Maria Hermanns Brief
zu Gusto Gräsers Hinschied


Die 3 Schachteln mit dem Nachlass von Gräser hat Maria Hermann mir etliche Jahre später, um 1970 etwa, übergeben, nachdem ich durch Müllerott ihre Adresse erfahren hatte. Der Inhalt der Schachteln wurde dann zum Grund- und Hauptbestand meiner Sammlung. Mit Dr. Müllerott habe ich in München gesprochen, ihn zur Veröffentlichung seiner Erinnerungen an Gusto ermutigt, was dann auch geschah. Auch er hat mir einige Erinnerungsstücke überlassen. Über die Frau Condula habe ich mal einiges Wenige erfahren und durch meinen Bruder in München bei den Nachkommen nachforschen lassen. Es hat sich aber nichts daraus ergeben, und auch der vollständige Name der Frau ist mir nicht mehr im Gedächtnis. Ein Brief von Maria Hermann an Martin Müllerott befindet sich in der Siebenbürgischen Bibliothek in Gundelsheim.

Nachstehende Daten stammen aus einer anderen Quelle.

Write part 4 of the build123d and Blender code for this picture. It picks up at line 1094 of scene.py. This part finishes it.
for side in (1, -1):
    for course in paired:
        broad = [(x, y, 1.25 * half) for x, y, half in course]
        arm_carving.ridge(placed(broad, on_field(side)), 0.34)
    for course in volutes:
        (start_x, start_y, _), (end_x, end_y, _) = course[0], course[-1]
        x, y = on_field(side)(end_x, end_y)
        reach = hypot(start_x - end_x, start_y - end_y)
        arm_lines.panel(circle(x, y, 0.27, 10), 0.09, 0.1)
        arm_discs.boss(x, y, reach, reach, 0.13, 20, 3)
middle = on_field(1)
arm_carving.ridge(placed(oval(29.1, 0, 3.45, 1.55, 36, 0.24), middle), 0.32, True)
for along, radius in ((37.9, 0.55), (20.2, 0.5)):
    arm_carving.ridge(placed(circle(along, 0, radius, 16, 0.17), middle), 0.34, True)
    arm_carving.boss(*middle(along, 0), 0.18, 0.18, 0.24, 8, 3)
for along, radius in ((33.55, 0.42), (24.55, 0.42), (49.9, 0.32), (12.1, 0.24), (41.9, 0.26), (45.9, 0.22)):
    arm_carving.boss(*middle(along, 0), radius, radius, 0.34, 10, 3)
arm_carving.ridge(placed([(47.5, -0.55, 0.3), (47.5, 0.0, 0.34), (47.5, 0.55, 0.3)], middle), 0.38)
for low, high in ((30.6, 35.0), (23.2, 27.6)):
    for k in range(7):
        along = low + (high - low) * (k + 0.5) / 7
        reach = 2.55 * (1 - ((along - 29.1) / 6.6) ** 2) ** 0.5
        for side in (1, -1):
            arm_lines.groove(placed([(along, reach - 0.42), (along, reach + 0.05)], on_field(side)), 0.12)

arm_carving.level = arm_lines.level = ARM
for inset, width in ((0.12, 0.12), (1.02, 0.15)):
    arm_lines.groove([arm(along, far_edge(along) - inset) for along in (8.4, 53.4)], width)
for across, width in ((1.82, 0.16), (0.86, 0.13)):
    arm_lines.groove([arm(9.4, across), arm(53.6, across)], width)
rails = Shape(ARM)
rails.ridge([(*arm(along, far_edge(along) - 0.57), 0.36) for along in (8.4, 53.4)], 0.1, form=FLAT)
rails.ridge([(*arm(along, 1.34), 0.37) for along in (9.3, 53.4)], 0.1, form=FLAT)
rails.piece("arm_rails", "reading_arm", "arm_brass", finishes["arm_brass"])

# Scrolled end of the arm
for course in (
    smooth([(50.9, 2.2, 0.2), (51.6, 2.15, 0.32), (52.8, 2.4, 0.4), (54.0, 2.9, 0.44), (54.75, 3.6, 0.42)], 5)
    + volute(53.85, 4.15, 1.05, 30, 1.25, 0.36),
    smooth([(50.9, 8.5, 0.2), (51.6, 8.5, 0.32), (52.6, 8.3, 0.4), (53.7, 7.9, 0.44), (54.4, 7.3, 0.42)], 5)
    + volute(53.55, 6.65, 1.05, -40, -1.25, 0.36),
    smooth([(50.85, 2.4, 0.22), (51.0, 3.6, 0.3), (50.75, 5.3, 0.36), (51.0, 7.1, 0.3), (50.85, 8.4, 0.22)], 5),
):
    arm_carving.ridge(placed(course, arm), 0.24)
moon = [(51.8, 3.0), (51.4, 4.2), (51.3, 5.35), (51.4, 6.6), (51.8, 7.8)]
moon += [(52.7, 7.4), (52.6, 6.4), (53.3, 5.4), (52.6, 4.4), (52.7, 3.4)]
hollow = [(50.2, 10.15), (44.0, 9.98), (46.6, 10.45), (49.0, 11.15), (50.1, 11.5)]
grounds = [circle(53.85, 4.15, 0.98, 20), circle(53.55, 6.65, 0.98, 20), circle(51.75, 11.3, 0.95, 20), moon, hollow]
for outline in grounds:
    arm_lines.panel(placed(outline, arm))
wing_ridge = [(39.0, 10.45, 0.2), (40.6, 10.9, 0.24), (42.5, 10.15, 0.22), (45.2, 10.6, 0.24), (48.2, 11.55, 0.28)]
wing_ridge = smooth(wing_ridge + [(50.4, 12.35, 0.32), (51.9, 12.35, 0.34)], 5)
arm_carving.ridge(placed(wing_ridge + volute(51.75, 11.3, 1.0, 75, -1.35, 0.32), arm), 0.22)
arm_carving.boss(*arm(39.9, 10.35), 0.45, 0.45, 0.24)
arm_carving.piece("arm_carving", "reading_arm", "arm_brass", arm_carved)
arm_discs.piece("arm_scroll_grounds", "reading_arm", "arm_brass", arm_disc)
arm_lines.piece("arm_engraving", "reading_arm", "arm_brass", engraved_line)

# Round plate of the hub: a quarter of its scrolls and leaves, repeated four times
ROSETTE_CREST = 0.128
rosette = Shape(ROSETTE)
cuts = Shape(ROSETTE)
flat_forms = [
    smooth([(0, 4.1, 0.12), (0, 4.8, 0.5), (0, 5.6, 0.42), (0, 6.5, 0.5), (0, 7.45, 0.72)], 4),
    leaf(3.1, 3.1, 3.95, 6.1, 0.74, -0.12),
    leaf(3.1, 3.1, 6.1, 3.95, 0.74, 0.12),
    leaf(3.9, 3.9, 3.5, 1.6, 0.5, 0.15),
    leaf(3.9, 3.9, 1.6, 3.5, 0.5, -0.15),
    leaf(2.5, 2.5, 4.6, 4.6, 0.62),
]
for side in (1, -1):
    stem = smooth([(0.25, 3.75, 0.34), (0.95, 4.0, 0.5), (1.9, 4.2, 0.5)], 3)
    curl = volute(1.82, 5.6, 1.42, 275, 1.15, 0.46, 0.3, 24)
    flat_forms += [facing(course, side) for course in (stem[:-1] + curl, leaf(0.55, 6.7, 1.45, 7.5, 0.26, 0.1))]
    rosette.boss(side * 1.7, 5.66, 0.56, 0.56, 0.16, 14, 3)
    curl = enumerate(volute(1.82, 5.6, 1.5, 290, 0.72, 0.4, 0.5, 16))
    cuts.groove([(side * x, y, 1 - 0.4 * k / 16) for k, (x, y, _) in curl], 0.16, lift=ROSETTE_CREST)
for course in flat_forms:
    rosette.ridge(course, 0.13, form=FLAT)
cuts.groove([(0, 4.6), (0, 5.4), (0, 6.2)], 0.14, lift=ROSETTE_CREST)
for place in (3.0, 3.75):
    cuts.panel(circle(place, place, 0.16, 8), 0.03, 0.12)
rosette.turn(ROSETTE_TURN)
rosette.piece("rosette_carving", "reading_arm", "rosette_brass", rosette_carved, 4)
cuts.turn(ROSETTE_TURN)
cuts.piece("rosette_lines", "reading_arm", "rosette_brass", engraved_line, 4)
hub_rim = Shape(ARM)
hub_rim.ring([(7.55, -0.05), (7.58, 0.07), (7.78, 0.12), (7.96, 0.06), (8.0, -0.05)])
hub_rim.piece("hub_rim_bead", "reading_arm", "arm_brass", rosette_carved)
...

Wenn man bedenkt, dass es keine Todesanzeige gab, keine Verwandten sich um ihn kümmerten, dann ist es umso erstaunlicher, dass immerhin 30 Trauergäste zusammenkamen. Die Nachricht von seinem Ableben muss sich in kurzer Zeit mündlich verbreitet haben, und das setzt eine enge Verbundenheit unter Freunden und Bekannten voraus, eine Art „Gemeinde“ um Gusto Gräser. Hinzu kommt: Nicht jeder, der einen Menschen schätzt, liebt oder verehrt, wird auch zu seiner Beerdigung gehen können oder wollen. Man muß also annehmen, dass der Kreis seiner Freunde und Verehrer gar nicht so klein war, wie es auf den ersten Blick den Anschein hat. Julius Kirchner, der als Student einige Wochen mit ihm zusammen war, auch in seiner Dachkammer übernachtete, berichtet sogar, Menschen, die Gräser nahe kamen, seien ihm „mit wahnsinniger Hochachtung“ begegnet.

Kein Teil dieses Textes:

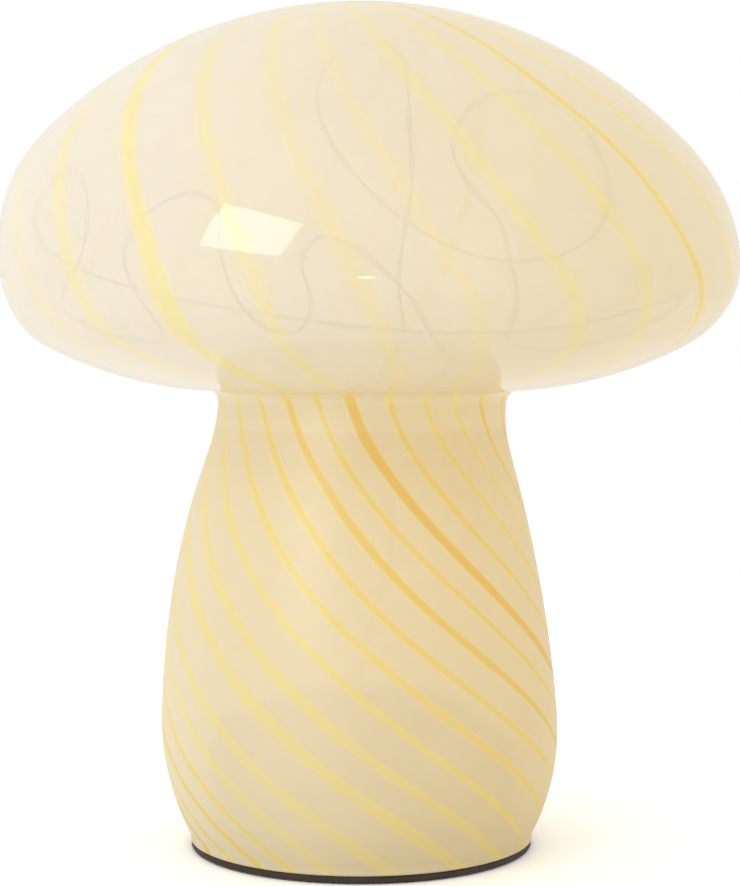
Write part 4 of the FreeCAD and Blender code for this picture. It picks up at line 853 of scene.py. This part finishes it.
def copper_wire():
    return metal("lacquered_copper_wire", (0.36, 0.29, 0.21), 0.36, (1.0, 1.0, 1.0))


def clear_resin():
    """Clear resin drops with a slightly wavy skin."""
    material, shader = new_material("clear_resin_drops")
    normal = shader.bump(shader.cloud(700.0, 2.0), 0.00004)
    tone = shader.tint(shader.cloud(300.0, 2.0), (0.97, 0.96, 0.92), (1.0, 1.0, 1.0))
    skin = shader.add("BsdfPrincipled", Base_Color=tone, Roughness=0.06, IOR=1.52, Normal=normal).outputs[0]
    clear = shader.add("BsdfTransparent", Color=(0.97, 0.96, 0.93)).outputs[0]
    out = shader.add("MixShader", Fac=shader.spread(shader.cloud(500.0, 2.0), 0.3, 0.7, 0.55, 0.75))
    shader.feed(out.inputs[1], skin)
    shader.feed(out.inputs[2], clear)
    shader.finish(out.outputs[0])
    return material


def phosphor():
    """A yellow phosphor patch in a pale package."""
    material, shader = new_material("led_phosphor_die")
    speckle = shader.cloud(5200.0, 2.0)
    tone = shader.tint(shader.spread(speckle, 0.35, 0.65), (0.86, 0.74, 0.20), (0.93, 0.88, 0.62))
    face = shader.add("BsdfPrincipled", Base_Color=tone, Roughness=0.4,
                      Normal=shader.bump(speckle, 0.00001)).outputs[0]
    shader.finish(face)
    return material


def cell_jacket():
    """A plain wrapped cell: steel at both ends, a pale sleeve and one darker band."""
    material, shader = new_material("cell_sleeve")
    place = shader.add("TexCoord").outputs["Object"]
    level = shader.math("ABSOLUTE", shader.add("SeparateXYZ", Vector=place).outputs["Y"])
    end = shader.spread(level, 0.0208, 0.0210)
    band = shader.math("MULTIPLY", shader.spread(level, 0.0128, 0.0129),
                       shader.spread(level, 0.0188, 0.0189, 1.0, 0.0))
    wrap = shader.tint(shader.cloud(120.0, 3.0), (0.50, 0.53, 0.52), (0.60, 0.62, 0.60))
    dark = shader.tint(shader.cloud(120.0, 3.0), (0.03, 0.16, 0.20), (0.05, 0.22, 0.26))
    sleeve = shader.tint(band, wrap, dark)
    tone = shader.tint(end, sleeve, (0.70, 0.69, 0.67))
    gloss = shader.spread(shader.cloud(400.0, 2.0), 0.3, 0.7, 0.22, 0.36)
    face = shader.add("BsdfPrincipled", Base_Color=tone, Metallic=end, Roughness=gloss,
                      Normal=shader.bump(shader.cloud(700.0, 2.0), 0.000008)).outputs[0]
    shader.finish(face)
    return material


def circuit_board():
    """Green solder mask over fine tracks, with bare laminate at the edge."""
    material, shader = new_material("green_board")
    place = shader.add("TexCoord").outputs["Object"]
    tracks = shader.add("TexBrick", {"offset": 0.5}, Vector=place, Scale=260.0, Mortar_Size=0.03,
                        Color1=(0.020, 0.110, 0.045), Color2=(0.026, 0.125, 0.050), Mortar=(0.040, 0.190, 0.080))
    normal = shader.bump(tracks.outputs["Fac"], 0.00002)
    flat = shader.add("SeparateXYZ", Vector=shader.add("NewGeometry").outputs["Normal"]).outputs["Z"]
    top = shader.spread(shader.math("ABSOLUTE", flat), 0.4, 0.6)
    tone = shader.tint(top, (0.42, 0.40, 0.22), tracks.outputs["Color"])
    gloss = shader.spread(shader.cloud(300.0, 2.0), 0.3, 0.7, 0.26, 0.40)
    face = shader.add("BsdfPrincipled", Base_Color=tone, Roughness=gloss, Normal=normal).outputs[0]
    shader.finish(face)
    return material


def seal_silicone():
    """Cured silicone, cloudy and slightly uneven."""
    material, shader = new_material("silicone_bead")
    tone = shader.tint(shader.cloud(160.0, 3.0), (0.62, 0.60, 0.55), (0.74, 0.72, 0.67))
    normal = shader.bump(shader.cloud(240.0, 3.0), 0.0001)
    skin = shader.add("BsdfPrincipled", Base_Color=tone, Roughness=0.32, Normal=normal).outputs[0]
    through = shader.add("BsdfTranslucent", Color=tone).outputs[0]
    out = shader.add("MixShader", Fac=0.4)
    shader.feed(out.inputs[1], skin)
    shader.feed(out.inputs[2], through)
    shader.finish(out.outputs[0])
    return material


make_string()
make_lead("lead_red_cable", RED_ROUTE, plastic("red_pvc", (0.42, 0.02, 0.015), 0.34, relief=0.00001),
          "lead_red")
make_lead("lead_black_cable", BLACK_ROUTE, plastic("black_pvc", (0.016, 0.016, 0.018), 0.34, relief=0.00001),
          "lead_black")

FINISHES = {
    "base_housing": plastic("base_black", (0.040, 0.028, 0.020), 0.6, level=0.25),
    "battery_door": plastic("door_black", (0.030, 0.024, 0.020), 0.46),
    "rubber_feet": plastic("feet_rubber", (0.045, 0.043, 0.042), 0.78, grain=1600.0, relief=0.00004,
                           spread=0.3),
    "foot_seal": seal_silicone(),
    "contact_positive": metal("plated_contact", (0.74, 0.73, 0.70)),
    "timer_board": circuit_board(),
    "timer_chip": plastic("chip_black", (0.020, 0.020, 0.022), 0.5, grain=2600.0),
    "board_capacitor": metal("capacitor_can_metal", (0.55, 0.58, 0.64), 0.24),
    "board_resistors": plastic("resistor_dark", (0.030, 0.028, 0.034), 0.3, grain=3000.0),
    "board_screws": metal("screw_steel_grey", (0.56, 0.56, 0.57), 0.30),
    "switch_body": plastic("switch_dark", (0.028, 0.028, 0.030), 0.4),
    "switch_knob": plastic("knob_grey", (0.13, 0.125, 0.12), 0.42),
    "housing_cover": plastic("cover_grey", (0.36, 0.34, 0.31), 0.5),
    "wire_grommet": plastic("grommet_rubber", (0.05, 0.05, 0.05), 0.66, grain=1500.0),
}
cell_finish = cell_jacket()
for node in ("cell_left", "cell_middle", "cell_right"):
    FINISHES[node] = cell_finish
for node in ("contact_negative", "link_front", "link_rear", "contact_springs"):
    FINISHES[node] = FINISHES["contact_positive"]
FINISHES["cover_screws"] = FINISHES["board_screws"]
for node, material in FINISHES.items():
    slots = NODES[node].data.materials
    slots.clear()
    slots.append(material)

Ich selbst erinnere mich an einen farbigen Sergeant der US-Armee, der im Café Klein-Bukarest an der Theke saß, lange zu uns herübersah, plötzlich aufstand, an unseren Tisch herantrat und mit strahlendem Gesicht einen Packen Schreibpapier und ein Bündel Bleistifte auf die Tischplatte schmetterte. Er verstand kein Wort Deutsch, konnte nichts sagen, wollte einfach dem Alten eine Freude machen. Und hatte sich dafür mit Überlegung ein passendes Geschenk für den Dichter ausgesucht: Papier und Schreibstifte. Sie schüttelten sich wortlos die Hände, der Schwarze und der Siebenbürger.

Ein anderes Beispiel: Die Schauspielerin Hannelore Dietrich aus Kaiserslautern schickt ihm am 24. Februar 1957 ein Geschenk und schreibt dazu: „Lieber Vater Gräser! ... Als ich Sie am 16. Februar in der Milchbar auf dem Münchner Hauptbahnhof sah, wußte ich, lieber Vater Gräser, daß ich Ihnen eine kleine Freude machen mußte ...“

Es hat also immer wieder Menschen gegeben, die den „Freund“ in ihm erkannten oder wenigstens spürten, eine verborgene Schar von meist heimlichen, manchmal auch bekennenden Verehrern.